Thursday, January 5, 2012

Breasts: What Just Happened Here?

Ok, now that I've got your attention, let me explain. :-P

It is a known fact that motherhood changes a woman's body. This includes her hips, her abdomen,  and her breasts.

It is a myth that breastfeeding causes deflated, saggy boobs.

Pregnancy causes the changes in your breasts.

But, I know some women worry that breastfeeding will cause their breasts to sag and be deflated. And I know lots of women that breastfeed their first baby, even if only or a short time, and then wonder, "Breasts: What Just Happened Here?" This is because after weaning they suddenly feel like their boobs are a half-inflated balloon. But, I repeat, it is NOT breastfeeding that causes these changes. It is pregnancy and it is based on a wide array of factors.

Studies have shown that the following factors are most indicative as to whether a woman's breast will sag postpartum:

1) Age---So your breasts are more likely to sag if you are older. Go figure. So will the skin under your neck, on the backs of your arms, and your stomach. And breastfeeding doesn't have anything to do with those areas.
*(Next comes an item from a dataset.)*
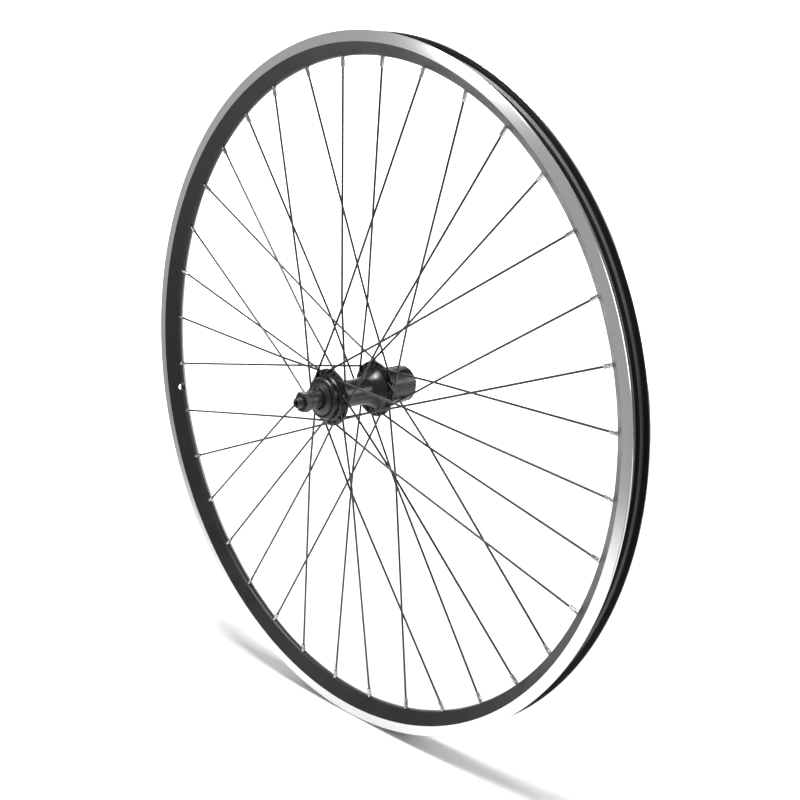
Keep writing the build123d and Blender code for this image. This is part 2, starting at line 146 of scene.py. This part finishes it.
def rod(bm, start, end, radius, sides=24):
    """Closed round bar between two points, in millimetres."""
    along = Vector(end) - Vector(start)
    turn_to = Vector((0, 0, 1)).rotation_difference(along.normalized()).to_matrix().to_4x4()
    middle = (Vector(start) + Vector(end)) / 2
    place = Matrix.Translation(middle * mm) @ turn_to
    bmesh.ops.create_cone(bm, cap_ends=True, segments=sides, radius1=radius * mm, radius2=radius * mm,
                          depth=along.length * mm, matrix=place)


def round_the_axle(degrees):
    """Turns from +X towards +Z about the axle."""
    return Matrix.Rotation(-math.radians(degrees), 4, "Y")


valve_angle = 187.94
spoke_count = 36
spoke_pitch = 360.0 / spoke_count
seat_radius = 297.5
nose_radius = 5.2
nose_wall = 1.4
rim_inner = 296.6
half_width = 11.5
access_hole_radius = 4.0
nipple_hole_radius = 2.25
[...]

2) Higher BMI---Ok, I am NOT a fan of BMI, but I don't want to get into that right now. What I will say is that people with higher BMIs typically have more skin/fat that is capable of sagging. I myself currently have a BMI of 31, which is considered just over the edge into the obese range. And I certainly have some extra skin/fat hanging around. So it is only natural that I would experience more sag with a higher BMI than a person that is a size 2 with minimal body fat.

3) Higher Number of Pregnancies--- This one is a no-brainer. A woman with one pregnancy will have a lesser degree of sag than the person that had 10 kids. Here is a fun example. My grandma had 10 children. She breastfed the younger children, then used formula for the older children. I hate to say it, but she has a LOT of sag. My mother had 3 children and did not breastfeed any of them. She has more sag than my aunt that had 2 children and did breastfeed. And my aunt that had no children has never had a sagging issue.

So, to summarize:
          0 children = minimal sag
          2 breastfed children= some sag
          3 formula fed children= more sag
          10 children = why are my boobs by my belly button? (Sorry grandma, haha).

4) Larger Pre-pregnancy Breasts--- This is another no-brainer. Larger pre-pregnancy breasts means that you have more room for them to sag. If they were tiny, there would not be as much for gravity to affect and not as much skin to allow them to sag. To me, this is also related to "Higher Number of Pregnancies." I went up a cup size at least with each pregnancy. So I was more likely to sag postpartum when I was a size C coming in to my 3rd pregnancy than I was when I was a size A going in to my 1st pregnancy. Like I said, no-brainer.

I'm sure you can find other factors, but these seem to be the ones I hear most often. And genetics. I mean, if your mom's boobs sagged, her mom's boobs sagged, etc and etc....then you will probably sag to a similar degree.

You see, it is the biological chain of events that happen during pregnancy and immediately after delivery to prepare your body for breastfeeding that cause the changes in your breast. Whether YOU plan on breastfeeding or not, your BODY will still prepare for it. That means you will produce colostrum and your milk will come in, whether you choose to breastfeed or use formula. It is these biological changes that cause the changes in your breast, not breastfeeding.

So, after your baby is born, you will realize that your breasts have changed slightly. But if you breastfeed, they will feel more full and firm while you are breastfeeding. After weaning, you will REALLY notice the changes caused by pregnancy. Think about it. Even if you only nurse for a few months, that is a few extra months of having your breasts filled with milk, feeling heavier, full, and firm. And we all know how cleavage is enhanced when your milk comes in.

After weaning, your milk will dry up. They will no longer feel heavy, full, or firm because of the milk. But YOU will still be used to how they felt while breastfeeding. So the absence of milk will make them feel more saggy and deflated. In truth, they would feel that way if you had decided to not breastfeed. The only difference is that they would have had that saggy, deflated feeling in the weeks after delivery.

And remember that it takes around 6 months after birth or weaning for breasts to adjust and start to feel "normal" to you. I'm still nursing and Monkey is 12 months old. If we suddenly weaned right now, I would not expect my boobs to feel normal again until he is around 18 months.

So there you go. If you choose to breastfeed, don't sit there after you wean, look at your breasts, and try to figure out what just happened. Instead, sit there, look at your breasts, and think, "Hmmm. I've been wondering when this would take effect."